A heavy fist pounded against the door. Thud. Thud.
Silence.
No one answered. The only person who could unlock that door was currently a corpse on the couch.
The knocking grew frantic. Louder. Angrier.
"Jude."
A voice I had waited eighteen years to hear at my doorstep. Benedict.
"Open the damn door. I know you're in there."
I floated in the void, watching him through the wood and plaster.
He looked impeccable, as always. Tailored suit, sharp jawline. But his brow was furrowed. He mashed the doorbell again. Ding-dong. Ding-dong. When that didn't work, he went back to hammering the wood with his palm.
I know it sounds stupid. I know I was dead. But in that moment, a childish spark ignited in my ghost-chest.
Kick it in.
I watched him, desperate.
Break the door down. Find me. See my body. See that I wasn't lying.
If you saw me dead would you regret it? Even a little?
Just a fraction of a second of pain. Thats all I want.
But the fantasy dissolved.
Benedict didn't kick the door in. He stopped knocking. He took a step back, and the worry in his eyes hardened into glacial ice.

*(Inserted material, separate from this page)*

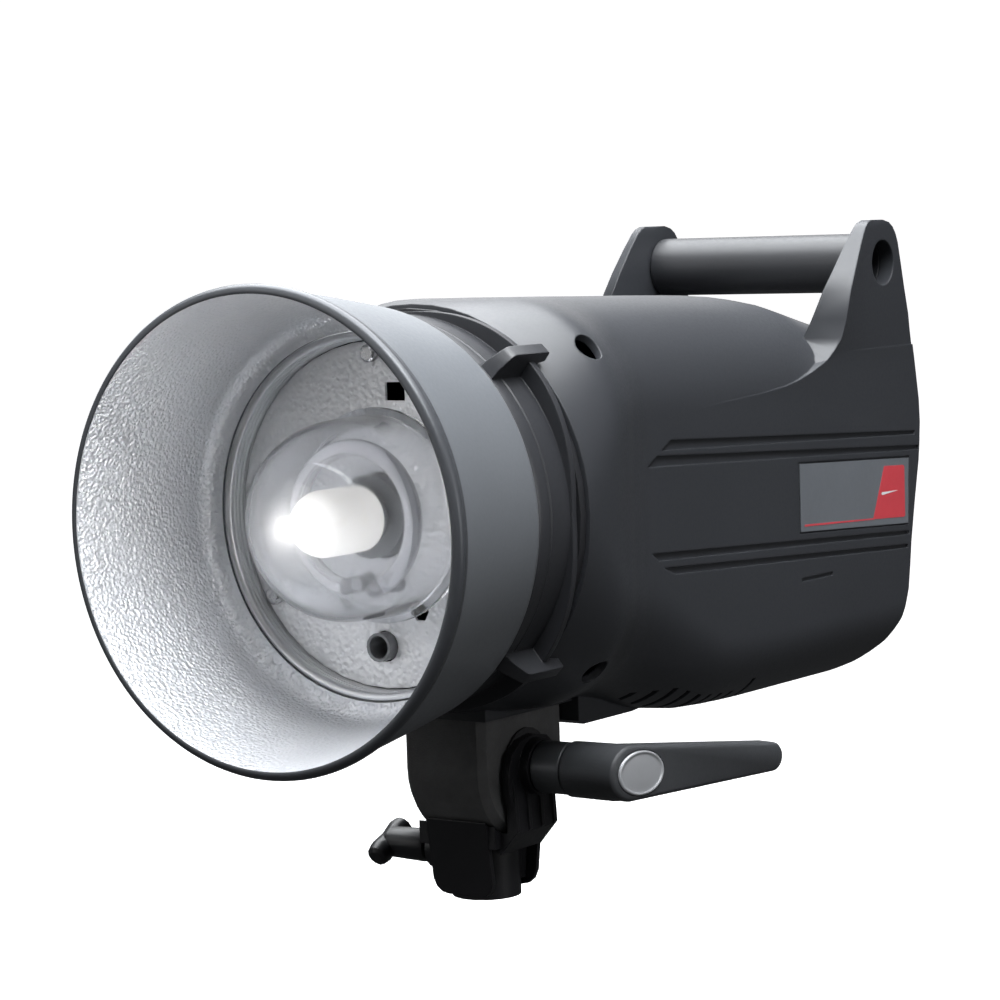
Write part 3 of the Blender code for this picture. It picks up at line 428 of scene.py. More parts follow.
GREY_PAINT = surface("grey_paint", (0.17, 0.18, 0.195), (0.34, 0.44), 0.25, 0.05, 2600.0,
                     0.00003, 0.25, edge=0.0006, patches=14.0)
RIM_PAINT = surface("rim_paint", (0.07, 0.074, 0.082), (0.3, 0.42), 0.2, 0.06, 2400.0,
                    0.00003, 0.25)
PEBBLED = surface("pebbled_inside", (0.7, 0.715, 0.745), (0.34, 0.46), 0.55, 0.05, 700.0,
                  0.0006, 1.0, cells=True, edge=0.0, patches=18.0, scuffs=False)
BARE_RING = surface("satin_ring", (0.66, 0.67, 0.69), (0.28, 0.4), 0.9, 0.06, 900.0,
                    0.00003, 0.3, edge=0.0005)
HAMMERED = surface("hammered_plate", (0.93, 0.935, 0.95), (0.3, 0.44), 0.3, 0.04, 480.0,
                   0.0006, 1.0, cells=True, edge=0.0004, patches=20.0, scuffs=False)
HOUSING = surface("housing_plastic", (0.034, 0.036, 0.041), (0.36, 0.46), 0.0, 0.07, 3000.0,
                  0.000035, 0.35, edge=0.0009, patches=10.0)
HANDLE = surface("handle_rubber", (0.02, 0.021, 0.024), (0.4, 0.52), 0.0, 0.08, 2600.0,
                 0.00004, 0.4, edge=0.0006)
BLACK = surface("black_plastic", (0.02, 0.0205, 0.023), (0.34, 0.48), 0.0, 0.1, 2400.0,
                0.00004, 0.4, edge=0.0006)
RING_BLACK = surface("ring_plastic", (0.03, 0.031, 0.035), (0.34, 0.46), 0.0, 0.08, 2000.0,
                     0.00005, 0.45, edge=0.0007)
SANDED = surface("sanded_casting", (0.1, 0.1, 0.101), (0.42, 0.6), 0.1, 0.22, 1500.0,
                 0.0002, 0.9, edge=0.0007, patches=60.0, specular=0.4)
BRACKET = surface("bracket_plastic", (0.011, 0.011, 0.013), (0.34, 0.46), 0.0, 0.1, 1900.0,
                  0.00005, 0.45, edge=0.0006, specular=0.4)
LEVER = surface("lever_plastic", (0.042, 0.044, 0.048), (0.42, 0.54), 0.0, 0.1, 1700.0,
                0.00008, 0.55, edge=0.0008)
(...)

He pulled out his phone. He opened our chat, his thumb hovering over the voice message button.
"Jude. Is this a game to you?"
His voice was a serrated blade.
"Who was that post for? Me? Or the audience? Do you think playing the victim will turn the world against me? Is that the strategy?"
He scoffed, a harsh sound in the empty hallway.
"Let me be clear: I fed you. I clothed you. I don't owe you anything."
He hit send.
He turned on his heel, his movements sharp with disgust, and marched toward the elevator.